PHOTO
Roma, 18 ott. (Adnkronos Salute) - Medici internisti 'sull'orlo di una crisi di nervi' con "un sistema sanitario tutto da rivedere" perché "ormai siamo vicini al punto di collasso". Lo denunciano gli esperti della Società italiana di medicina interna (Simi), alla vigilia del congresso della società, in calendario a Rimini dal 20 al 22 ottobre, dal quale arriva l'appello ad affrontare le crisi che affliggono il settore dalla carenza di medici, soprattutto specialisti, alla fuga dagli ospedali, al burn out dei medici, ai pronto soccorso in crisi.
"La carenza del numero dei medici - afferma Nicola Montano, presidente eletto della Simi – non si risolve togliendo il numero chiuso a medicina. Aprire tutto significa trovare più aule e docenti che possano ricevere un carico enorme di studenti e ovviamente ne va la qualità della formazione dei medici perché le nostre strutture ospedaliere possono accogliere studenti fino ad un numero critico che abbiamo già raggiunto. Il vero problema è la mancanza di specialisti. Alcune specialità sono decisamente in crisi e molte borse non vengono assegnate. La medicina d’urgenza, l’anestesiologia, la pediatria e la ginecologia da tre anni mostrano un trend negativo. Sono sempre meno i neolaureati che si indirizzano verso queste discipline e molte borse vanno non assegnate. Le cose vanno meglio con la medicina interna che ha percentuali di saturazione dei posti di specializzazione superiori al 97%."
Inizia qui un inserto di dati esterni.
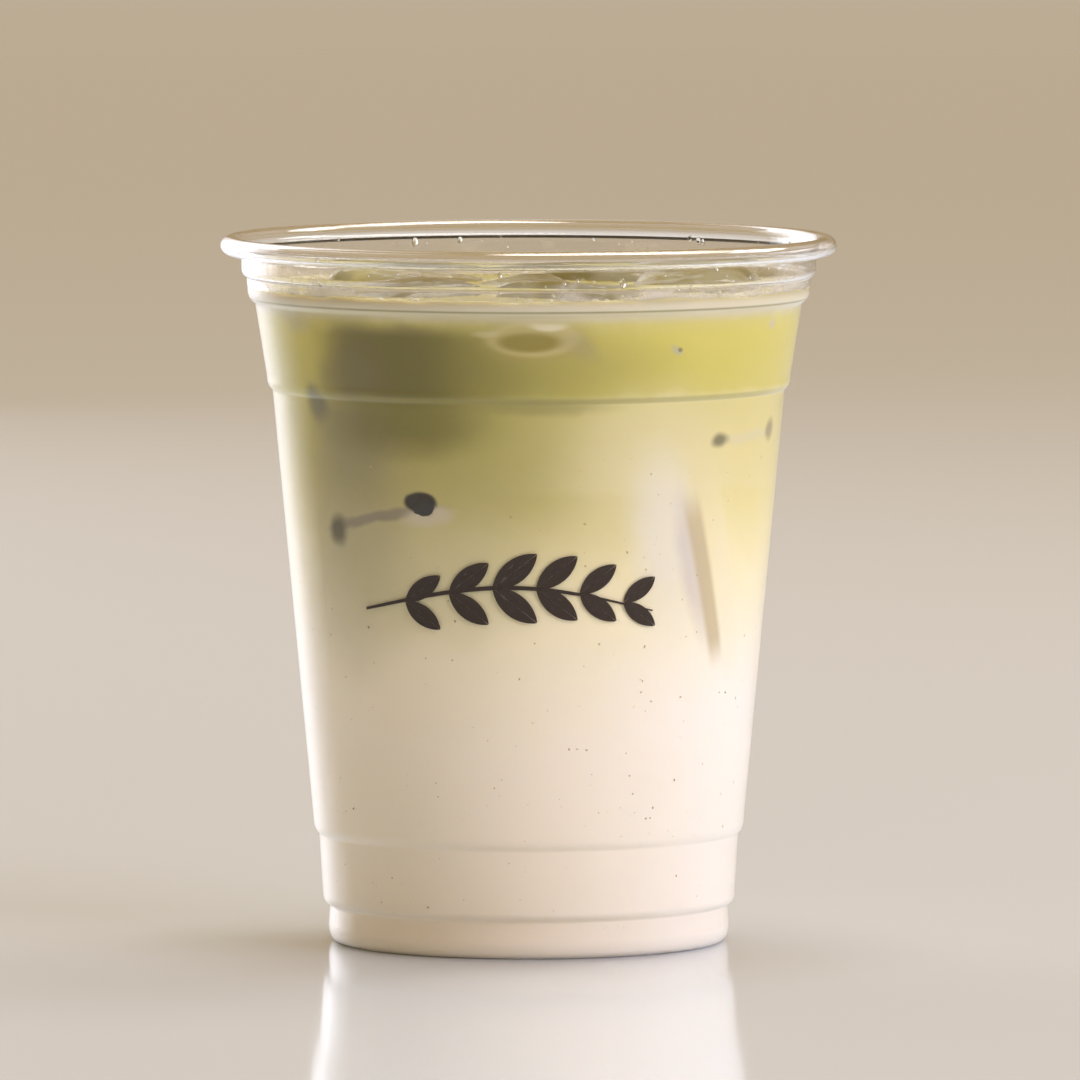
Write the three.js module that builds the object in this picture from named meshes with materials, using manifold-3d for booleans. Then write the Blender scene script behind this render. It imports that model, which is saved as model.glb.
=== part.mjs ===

Per Montano, "la frustrazione dei nostri specializzandi è che l’attuale sistema non si occupa dei problemi dell’acuzie e della cronicità in maniera strutturale e questo aumenta il livello di burn out nella medicina interna, con un fuggi fuggi dagli ospedali. Quindi è necessario capire le ragioni di questa crisi degli specialisti e affrontarla in maniera seria. È il sistema in toto che andrebbe rivisto perché ormai siamo vicini al punto di collasso. Bisogna avere il coraggio di avere una visione generale e una progettualità a lungo termine perché non è con le ‘toppe’ che risolveremo i problemi. Il nostro Servizio sanitario va rivisto profondamente perché era fantastico 45 anni fa quando è nato, ma i pazienti allora erano di un certo tipo, oggi di un altro. Va dunque rivisto tutto, dalla figura del medico di medicina generale, agli specialisti".
Per quanto riguarda il pronto soccorso, continua Montano, si tratta di "baluardo di resistenza civile oltre che sanitario. Un luogo dove i cittadini vedono un riferimento. Ma la sua gestione è sempre più complessa e mette a durissima prova le strutture ospedaliere e chi ci lavora. È necessario agire subito, ma questo non può limitarsi ad aumentare gli organici e a retribuire i medici in maniera adeguata all’enorme carico di lavoro. Il problema del sovraffollamento, con le persone in attesa di ricovero, si risolve solo se i manager della sanità capiscono che è una questione di sistema, di percorso. Ci devono essere letti per le medicine interne e bisogna essere in grado di dimettere i pazienti verso strutture a bassa intensità, una volta che non sono più in fase acuta".
In questo momento, poi, dice Montano, "il territorio è il collo di bottiglia per cui noi non riusciamo a rispondere a tutte le necessità del pronto soccorso, perché abbiamo tanti letti bloccati da ricoveri spesso per motivi sociali. Anche questo inverno ci aspettiamo l’ennesima crisi dei pronto soccorso. Ma sarà sempre così finché non si metterà mano al sistema in maniera concreta, coinvolgendo gli internisti e fin quando non si apriranno posti letto sul territorio. Gli ospedali di comunità ventilati dal Pnrr sarebbero estremamente importanti. Il problema è che non si vedono all’orizzonte e comunque non avremmo neppure i medici e gli infermieri da metterci".
"Il sistema ospedaliero - commenta Giorgio Sesti, presidente Simi - va in crisi se il territorio non fa filtro ai ricoveri, se i reparti non riescono a dimettere perché́ le strutture di riabilitazione e i reparti di post-acuzie non accolgono i dimessi e se il domicilio non accoglie. La continuità assistenziale ospedale-territorio è un punto chiave per garantire il setting assistenziale più appropriato per i pazienti che meritano terapie croniche in lungodegenza e riabilitazione. Per mantenere i tempi di degenza media entro gli obiettivi raccomandati, è necessario chiarire in modo inequivocabile le modalità di passaggio ad altro setting".